PTA says Board of Education playing politics with budget

March 20, 1998


Staff Writer

The president of the Washington County Council of PTAs accused the Board of Education of "playing politics" with students' education during a Thursday night public hearing on the coming fiscal year's budget.

Many of the 80 people who turned out for the meeting expressed their funding priorities, ranging from smaller class size to reading programs.

Some questioned the school board's decision to include funds for instrumental music classes at elementary schools to the 1998-99 budget when it was not included in a priority list for the spending plan.


Terry Williamson, County Council of PTAs president, said the board was "playing politics with the education of students" by adding $295,200 to the $108 million budget for instrumental music.

Williamson said she is opposed to adding funds for instrumental music to the budget when the board has established reading as a priority.

She said she fears the board will end up in the same situation it found itself in last year when it was forced to cut a $1.3 million reading program from the budget because the Washington County Commissioners did not fund the entire spending plan.
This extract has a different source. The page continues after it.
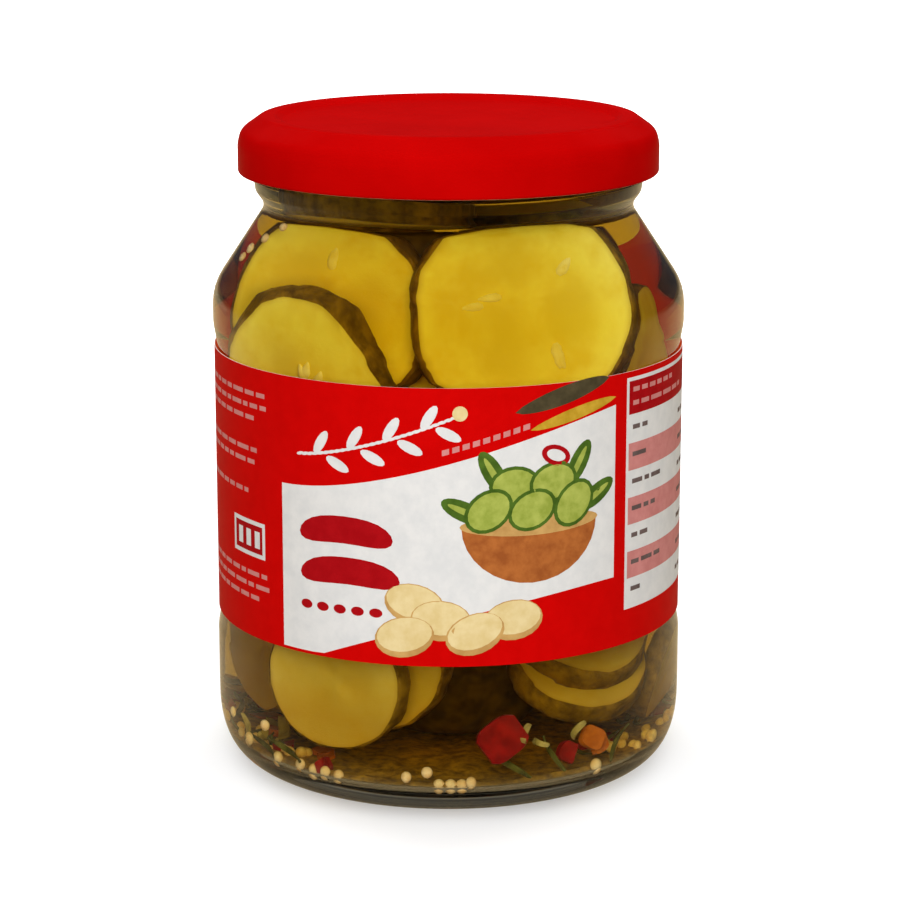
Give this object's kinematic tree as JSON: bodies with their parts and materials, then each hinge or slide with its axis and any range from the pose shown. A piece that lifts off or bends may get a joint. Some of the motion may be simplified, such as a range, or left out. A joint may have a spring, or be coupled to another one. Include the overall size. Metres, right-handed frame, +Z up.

"The commissioners more than likely will not even fund the superintendent's budget," said Jenny Belliotti, member of the County Council of PTAs.

Then the board will be dealing with the "dreaded budget ax" to make the spending plan work, Belliotti said.

County Commissioner John S. Shank said earlier this week that the board probably would get "a nice increase in funding" but not everything it wants. "I'm all for good education, but you've only got so much money to go around," Shank said.

Many of the parents and teachers who spoke said the board needs to focus on reducing class sizes.

President Clinton has called for a teacher-to-student ratio of 1-18, but some classes in the county have a ratio of 1-28, said Lucy Austin, a first grade teacher at Paramount Elementary.

Other classes have as many as 32 students, parents said.

Parents complained about cramped conditions in classrooms and lack of space for reading programs.

"This isn't a production line. This is our children's education," said Tom Keifer, whose daughter attends Paramount Elementary School.

Austin asked those who supported reducing class sizes to stand. Almost all rose to their feet.

Board of Education President Robert L. Kline said the board probably will not make any immediate changes to the budget. Kline said he wants to see the commissioners' reaction to the budget first.

The board will present its budget to the commissioners next Tuesday at 7 p.m. at the Kepler Theater at Hagerstown Junior College.

Schools Superintendent Herman G. Bartlett Jr. said the budget includes money for 38 new teachers, including 13 reading teachers. Bartlett said that will reduce the teacher-to-student ratio a bit.

"We're concerned about it," said school board Vice President B. Marie Byers.

The school board voted to include the instrumental program in the budget after parents and teachers turned out in large numbers in support of the program.